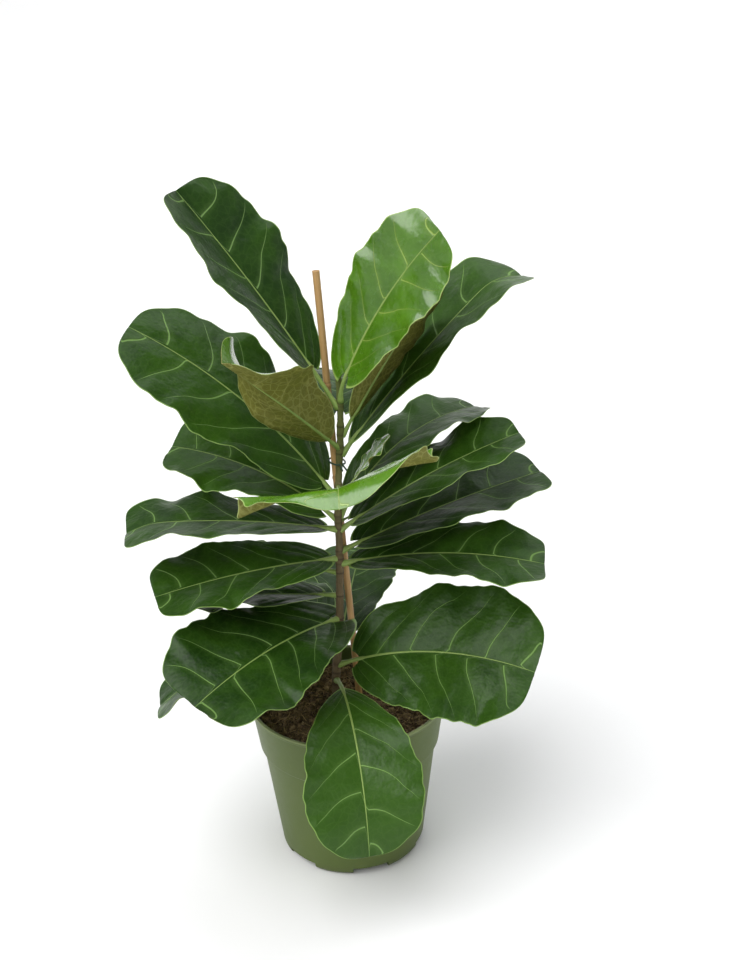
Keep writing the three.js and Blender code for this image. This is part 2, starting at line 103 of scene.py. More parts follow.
LEAVES = {
    "leaf_01": dict(height=194, azimuth=-79, petiole=42, length=178, width=116, rise=25, droop=112,
                    taper=0.8, widest=0.66, waist=0, lobe=8),
    "leaf_02": dict(height=212, azimuth=-18, petiole=22, length=184, width=150, rise=26, droop=40,
                    roll=40, widest=0.62, waist=0.06, lobe=8),
    "leaf_03": dict(height=228, azimuth=82, petiole=28, length=144, width=100, rise=18, droop=10),
    "leaf_04": dict(height=245, azimuth=186, length=176, width=96, rise=2, droop=42),
    "leaf_05": dict(height=258, azimuth=130, petiole=28, length=156, rise=10, droop=30),
    "leaf_06": dict(height=266, azimuth=225, petiole=12, length=170, width=146, rise=8, droop=28,
                    roll=-14, waist=0.06, lobe=30),
    "leaf_07": dict(height=292, azimuth=176, length=152, width=90, rise=2, droop=6),
    "leaf_08": dict(height=318, azimuth=168, length=158, width=96, rise=8, droop=24),
    "leaf_09": dict(height=328, azimuth=-6, petiole=16, length=184, width=96, rise=14, droop=26,
                    roll=14, widest=0.74),
    "leaf_10": dict(height=334, azimuth=198, petiole=14, length=166, width=98, rise=4, droop=14,
                    roll=-16),
    "leaf_11": dict(height=342, azimuth=18, length=200, width=106, rise=19, droop=10, roll=8),
    "leaf_12": dict(height=366, azimuth=186, petiole=18, length=186, width=98, rise=13, droop=15,
                    roll=-5, hook=20, widest=0.74),
    "leaf_13": dict(height=366, azimuth=8, petiole=20, length=178, width=94, rise=34, droop=16,
                    roll=10),
    "leaf_14": dict(height=380, azimuth=34, petiole=24, length=170, width=94, rise=54, droop=56),
    "leaf_15": dict(height=373, azimuth=66, turn=-20, petiole=36, length=80, width=58, rise=6,
                    droop=8, lobe=0),
    "leaf_16": dict(height=378, azimuth=168, petiole=18, length=160, width=104, rise=40, droop=34,
                    roll=-20),
    "leaf_17": dict(height=400, azimuth=8, petiole=22, length=52, width=30, rise=56, droop=10,
                    taper=0.7, waist=0, lobe=0),
    "leaf_18": dict(height=412, azimuth=-88, petiole=22, length=130, width=190, rise=17, droop=-8,
                    hook=70, taper=0.6, widest=0.5, waist=0, lobe=6, fold_left=20, fold_right=-8),
    "leaf_19": dict(height=402, azimuth=174, petiole=18, length=238, width=140, rise=56, droop=28,
                    roll=-20, fold_left=-6, widest=0.6, taper=0.5, lobe=4),
    "leaf_20": dict(height=446, azimuth=22, petiole=22, length=232, width=104, rise=49, droop=12,
                    hook=40, fold_left=16, fold_right=6, widest=0.72, taper=0.6),
    "leaf_21": dict(height=454, azimuth=218, petiole=12, length=144, width=98, rise=43, droop=4,
                    roll=66, twist=-76, fold_left=16, fold_right=34, lobe=0, taper=0.5),
    "leaf_22": dict(height=466, azimuth=14, petiole=20, length=146, width=78, rise=60, droop=10,
                    roll=-50, lobe=4, taper=0.6),
    "leaf_23": dict(height=474, azimuth=92, petiole=26, length=110, width=84, rise=24, droop=30),
    "leaf_24": dict(height=494, azimuth=170, petiole=46, length=200, width=122, rise=59, droop=8,
                    roll=-36, fold_left=34, fold_right=0, lobe=8, taper=0.5),
    "leaf_25": dict(height=502, azimuth=-16, turn=-62, petiole=30, length=158, width=98, rise=70,
                    droop=24, roll=66, lobe=14, fold_left=4, fold_right=12, waist=0.08),
}

SLOT_OF = {piece["node"]: piece["material_slot"] for piece in frame["record"]["subparts"]}


# ---------------------------------------------------------------- small helpers

def smoothstep(low, high, value):
    t = np.clip((value - low) / (high - low), 0, 1)
    return t * t * (3 - 2 * t)


def lerp(a, b, t):
    return a + (b - a) * t


def unit(vectors):
    return vectors / np.maximum(np.linalg.norm(vectors, axis=-1, keepdims=True), 1e-9)


def mesh_object(name, points, faces, materials, face_materials=None, attributes=None, smooth=True):
    """A mesh from points in millimetres, with its materials and per-point attributes."""
    mesh = bpy.data.meshes.new(name)
    mesh.from_pydata((np.asarray(points, float) * MM).tolist(), [], faces)
    for surface in materials:
        mesh.materials.append(surface)
    if face_materials is not None:
        mesh.polygons.foreach_set("material_index", face_materials)
    mesh.polygons.foreach_set("use_smooth", [smooth] * len(mesh.polygons))
    for key, values in (attributes or {}).items():
        values = np.asarray(values, np.float32)
        kind = "FLOAT_VECTOR" if values.ndim == 2 else "FLOAT"
        layer = mesh.attributes.new(key, kind, "POINT")
        layer.data.foreach_set("vector" if kind == "FLOAT_VECTOR" else "value", values.ravel())
    mesh.update()
    piece = bpy.data.objects.new(name, mesh)
    bpy.context.scene.collection.objects.link(piece)
    return piece


def stands_for(piece, node):
    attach(piece, "root")
    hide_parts(node)


def grid_faces(rows, columns, start=0, close_columns=False, flip=False):
    faces = []
    for i in range(rows - 1):
        for j in range(columns if close_columns else columns - 1):
            k = (j + 1) % columns
            a, b = start + i * columns + j, start + i * columns + k
            c, d = start + (i + 1) * columns + k, start + (i + 1) * columns + j
            faces.append((a, d, c, b) if flip else (a, b, c, d))
    return faces


def circle(radius, height, segments):
    """Points around the Z axis, all at one height."""
    turn = np.arange(segments) * 2 * math.pi / segments
    return np.stack([radius * np.cos(turn), radius * np.sin(turn), np.full(segments, height)], -1)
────
WHAT IS BEING ASKED ▸ Reproduce the material verbatim, line by line.

WRITTEN SOLUTION ▸
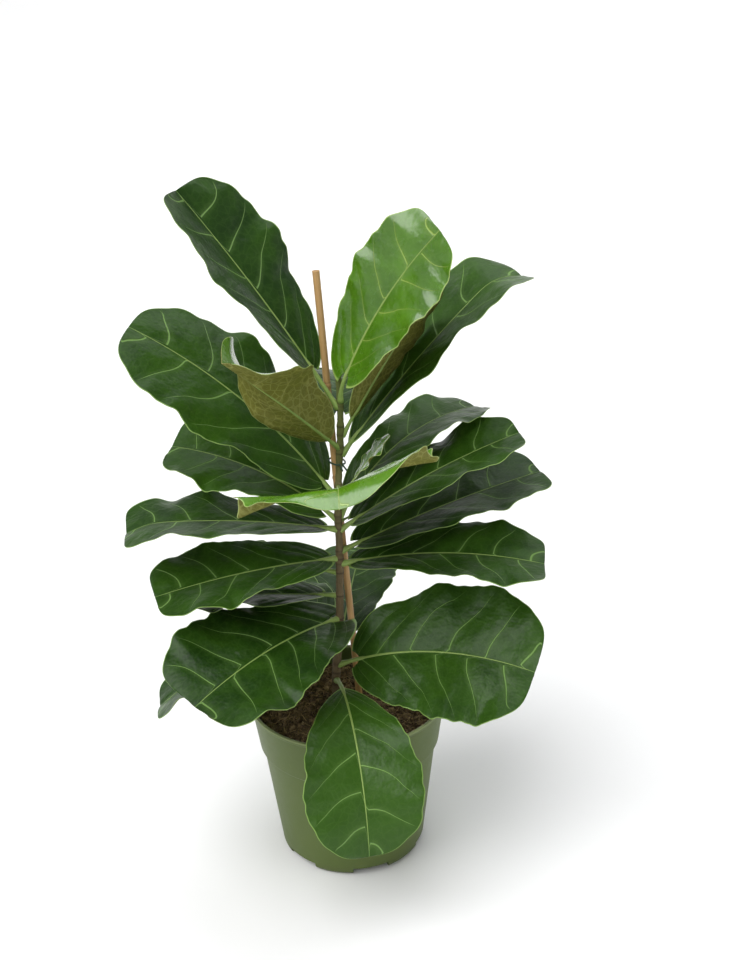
Keep writing the three.js and Blender code for this image. This is part 2, starting at line 103 of scene.py. More parts follow.
LEAVES = {
    "leaf_01": dict(height=194, azimuth=-79, petiole=42, length=178, width=116, rise=25, droop=112,
                    taper=0.8, widest=0.66, waist=0, lobe=8),
    "leaf_02": dict(height=212, azimuth=-18, petiole=22, length=184, width=150, rise=26, droop=40,
                    roll=40, widest=0.62, waist=0.06, lobe=8),
    "leaf_03": dict(height=228, azimuth=82, petiole=28, length=144, width=100, rise=18, droop=10),
    "leaf_04": dict(height=245, azimuth=186, length=176, width=96, rise=2, droop=42),
    "leaf_05": dict(height=258, azimuth=130, petiole=28, length=156, rise=10, droop=30),
    "leaf_06": dict(height=266, azimuth=225, petiole=12, length=170, width=146, rise=8, droop=28,
                    roll=-14, waist=0.06, lobe=30),
    "leaf_07": dict(height=292, azimuth=176, length=152, width=90, rise=2, droop=6),
    "leaf_08": dict(height=318, azimuth=168, length=158, width=96, rise=8, droop=24),
    "leaf_09": dict(height=328, azimuth=-6, petiole=16, length=184, width=96, rise=14, droop=26,
                    roll=14, widest=0.74),
    "leaf_10": dict(height=334, azimuth=198, petiole=14, length=166, width=98, rise=4, droop=14,
                    roll=-16),
    "leaf_11": dict(height=342, azimuth=18, length=200, width=106, rise=19, droop=10, roll=8),
    "leaf_12": dict(height=366, azimuth=186, petiole=18, length=186, width=98, rise=13, droop=15,
                    roll=-5, hook=20, widest=0.74),
    "leaf_13": dict(height=366, azimuth=8, petiole=20, length=178, width=94, rise=34, droop=16,
                    roll=10),
    "leaf_14": dict(height=380, azimuth=34, petiole=24, length=170, width=94, rise=54, droop=56),
    "leaf_15": dict(height=373, azimuth=66, turn=-20, petiole=36, length=80, width=58, rise=6,
                    droop=8, lobe=0),
    "leaf_16": dict(height=378, azimuth=168, petiole=18, length=160, width=104, rise=40, droop=34,
                    roll=-20),
    "leaf_17": dict(height=400, azimuth=8, petiole=22, length=52, width=30, rise=56, droop=10,
                    taper=0.7, waist=0, lobe=0),
    "leaf_18": dict(height=412, azimuth=-88, petiole=22, length=130, width=190, rise=17, droop=-8,
                    hook=70, taper=0.6, widest=0.5, waist=0, lobe=6, fold_left=20, fold_right=-8),
    "leaf_19": dict(height=402, azimuth=174, petiole=18, length=238, width=140, rise=56, droop=28,
                    roll=-20, fold_left=-6, widest=0.6, taper=0.5, lobe=4),
    "leaf_20": dict(height=446, azimuth=22, petiole=22, length=232, width=104, rise=49, droop=12,
                    hook=40, fold_left=16, fold_right=6, widest=0.72, taper=0.6),
    "leaf_21": dict(height=454, azimuth=218, petiole=12, length=144, width=98, rise=43, droop=4,
                    roll=66, twist=-76, fold_left=16, fold_right=34, lobe=0, taper=0.5),
    "leaf_22": dict(height=466, azimuth=14, petiole=20, length=146, width=78, rise=60, droop=10,
                    roll=-50, lobe=4, taper=0.6),
    "leaf_23": dict(height=474, azimuth=92, petiole=26, length=110, width=84, rise=24, droop=30),
    "leaf_24": dict(height=494, azimuth=170, petiole=46, length=200, width=122, rise=59, droop=8,
                    roll=-36, fold_left=34, fold_right=0, lobe=8, taper=0.5),
    "leaf_25": dict(height=502, azimuth=-16, turn=-62, petiole=30, length=158, width=98, rise=70,
                    droop=24, roll=66, lobe=14, fold_left=4, fold_right=12, waist=0.08),
}

SLOT_OF = {piece["node"]: piece["material_slot"] for piece in frame["record"]["subparts"]}


# ---------------------------------------------------------------- small helpers

def smoothstep(low, high, value):
    t = np.clip((value - low) / (high - low), 0, 1)
    return t * t * (3 - 2 * t)


def lerp(a, b, t):
    return a + (b - a) * t


def unit(vectors):
    return vectors / np.maximum(np.linalg.norm(vectors, axis=-1, keepdims=True), 1e-9)


def mesh_object(name, points, faces, materials, face_materials=None, attributes=None, smooth=True):
    """A mesh from points in millimetres, with its materials and per-point attributes."""
    mesh = bpy.data.meshes.new(name)
    mesh.from_pydata((np.asarray(points, float) * MM).tolist(), [], faces)
    for surface in materials:
        mesh.materials.append(surface)
    if face_materials is not None:
        mesh.polygons.foreach_set("material_index", face_materials)
    mesh.polygons.foreach_set("use_smooth", [smooth] * len(mesh.polygons))
    for key, values in (attributes or {}).items():
        values = np.asarray(values, np.float32)
        kind = "FLOAT_VECTOR" if values.ndim == 2 else "FLOAT"
        layer = mesh.attributes.new(key, kind, "POINT")
        layer.data.foreach_set("vector" if kind == "FLOAT_VECTOR" else "value", values.ravel())
    mesh.update()
    piece = bpy.data.objects.new(name, mesh)
    bpy.context.scene.collection.objects.link(piece)
    return piece


def stands_for(piece, node):
    attach(piece, "root")
    hide_parts(node)


def grid_faces(rows, columns, start=0, close_columns=False, flip=False):
    faces = []
    for i in range(rows - 1):
        for j in range(columns if close_columns else columns - 1):
            k = (j + 1) % columns
            a, b = start + i * columns + j, start + i * columns + k
            c, d = start + (i + 1) * columns + k, start + (i + 1) * columns + j
            faces.append((a, d, c, b) if flip else (a, b, c, d))
    return faces


def circle(radius, height, segments):
    """Points around the Z axis, all at one height."""
    turn = np.arange(segments) * 2 * math.pi / segments
    return np.stack([radius * np.cos(turn), radius * np.sin(turn), np.full(segments, height)], -1)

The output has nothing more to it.